Many thousands more who fled are now homeless, with little assistance from either the occupation forces or the government of Hamid Karzai.

Reports from Marjah describe a hellish environment of constant firefights as the US and other foreign forces continue to meet resistance. Overhead, helicopter gunships, pilotless drones and fighter planes continuously circle the area, waiting for orders to attack.

At least 13 US and other foreign troops have been killed. Military officials claim that 120 “insurgents” have died in the fighting, but the count appears to be only an estimate and may well include civilians.

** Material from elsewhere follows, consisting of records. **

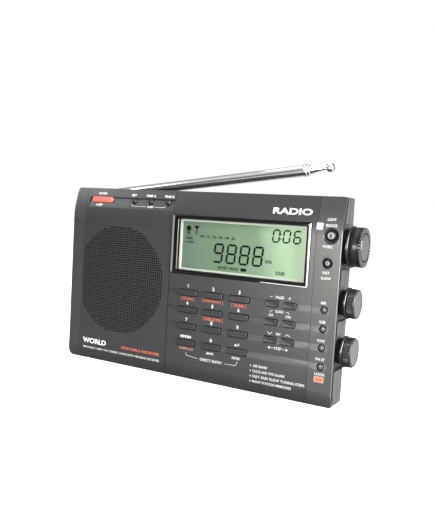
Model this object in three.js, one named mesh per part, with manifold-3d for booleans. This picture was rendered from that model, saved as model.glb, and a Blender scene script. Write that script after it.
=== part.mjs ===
// A portable world-band radio, in millimetres.
// +X is to the listener's right, +Y is towards the back, +Z is up.
// The origin is in the middle of the base, and the radio stands on it.

import * as THREE from 'three';
import { mergeVertices } from 'three/addons/utils/BufferGeometryUtils.js';
import Module from 'manifold-3d';

const wasm = await Module();
wasm.setup();

// ---------------------------------------------------------------- driving sizes

const width = 187;
const height = 114;
const depth = 33;
const wall = 2;
const clearance = 0.3; // between neighbouring pieces

const front = -depth / 2;
const back = depth / 2;
const right = width / 2;
const seam = front + 10.2; // the front and rear shells meet here

const topSweep = { start: 88, setback: 4.9 }; // the front leans away above this level
const bottomSweep = { start: 9, setback: 3.2 }; // and below this one
const cornerRadius = 3;
const frontEdgeRound = 2.4; // on the upright edges of the front
const backChamfer = 4; // along the top and bottom of the back
const taper = { start: 0.5, waist: 2.4, shoulder: 5.4, back: 9.4 }; // the sides narrow behind this depth
const mastShelf = { y: 2.9, z: 107 }; // step along the rear top edge for the folded mast

const panelThickness = 2.2;
const panelEdges = { left: -84, middle: -14, right: 79.3 };
const grooveDepth = 1;

const display = { left: -13, right: 76.2, bottom: 64.2, top: 99.3 };
const displayOpening = { left: -8.4, right: 73.8, bottom: 66.4, top: 97.2 };

const keyRows = [53, 42.7, 32.7, 22.5];
const keyColumns = [0.5, 18, 35.4];
const keySize = [12.6, 3.6];
const smallKeyColumns = [55.8, 66.6];
const smallKeySize = [7.4, 3.5];
const capStandsProud = 0.9;

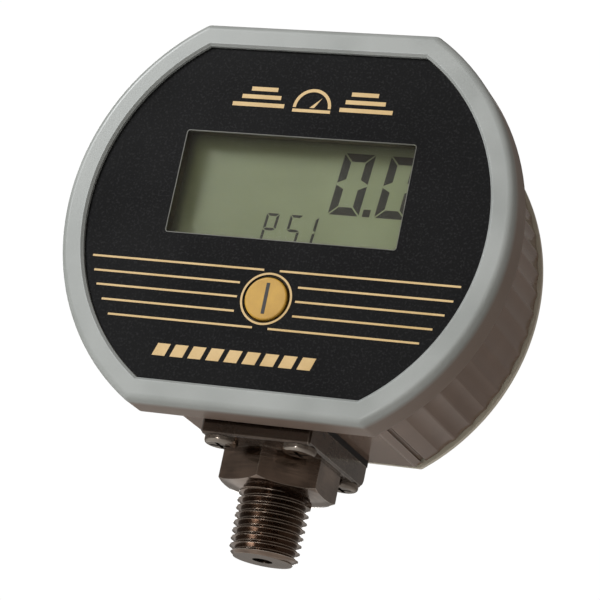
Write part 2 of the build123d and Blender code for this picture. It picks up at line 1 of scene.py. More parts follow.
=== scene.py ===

While the US military and the media have touted the operation—the first offensive since the “surge” ordered by President Barack Obama—as some kind of a turning point in the long war, it is increasingly obvious that it is nothing of the kind.

Some 11,000 troops backed by airpower have been poured into Marjah, a remote and largely rural district with barely 75,000 people. While the ability of the US-led forces to prevail over a few hundred Taliban fighters was largely taken for granted, their control over the area is far from secure as they continue to face frequent attacks.

The offensive was largely a demonstration of US power, with little strategic significance. But the strengths that it was supposed to showcase have proven illusory at best.

The claim that US forces will be able to be drawn down as the Afghan National Army takes over the fighting has been refuted by the conduct of the Afghan troops, only one of whom has been reported killed. US Marines have been compelled to take the lead in every operation, with the Afghan forces showing little or no ability to act on their own.

Moreover, most of these troops are Tajiks, an ethnic group that formed the base of the Northern Alliance, with which the Taliban, with its base among the local Pashtuns, fought a protracted civil war. They are widely seen, like the American troops, as a hostile occupying force.

The US-led operation is also supposed to install a new district regime loyal to the US puppet government of Karzai and subservient to the foreign occupation. Chosen to carry out this job is one Haji Zahir, an Afghan émigré who returned to the country only recently after 15 years in Germany. He reportedly has few ties to the area.

Zahir was flown into Marjah for the first time Monday “aboard a Marine MV-22B Osprey helicopter with a contingent of Marine officers,” the Washington Post reported, adding, “He was on the ground for about two hours, not venturing more than 100 yards from where his aircraft landed.”

Also vying for leadership is the district’s former police chief, Abdul Rahman Jan. According to the Post, the police he led “were so corrupt and ruthless—their trademark was summary executions—that many residents welcomed the Taliban as a more humane alternative.”

The Post reported that Jan—who was sacked in 2005 at the demand of British officials—enjoys the backing of Karzai despite, or perhaps because of, his close ties to narcotics traffickers.

McChrystal said that the operation in Marjah was a “model for the future.” He suggested that the more important target would be Kandahar, Afghanistan’s second-largest city, with a population of nearly one million. Fighting for control there will prove far more costly in terms of casualties, both among civilians and US troops.

In an interview Sunday on the television news program “Meet the Press,” Gen. David Petraeus, head of the US Central Command, warned that casualties in coming months would be heavy and prove “tough” to bear.

Petraeus stressed that the offensive in Marjah was just “the initial operation of what will be a 12 to 18-month campaign.”

The general’s comment gives the lie to Obama’s claim that his escalation, with the deployment of 30,000 more US troops, would be reversed by July 2011, with the drawdown of US forces. His administration is waging a protracted, expanding and bloody war, with no end in sight.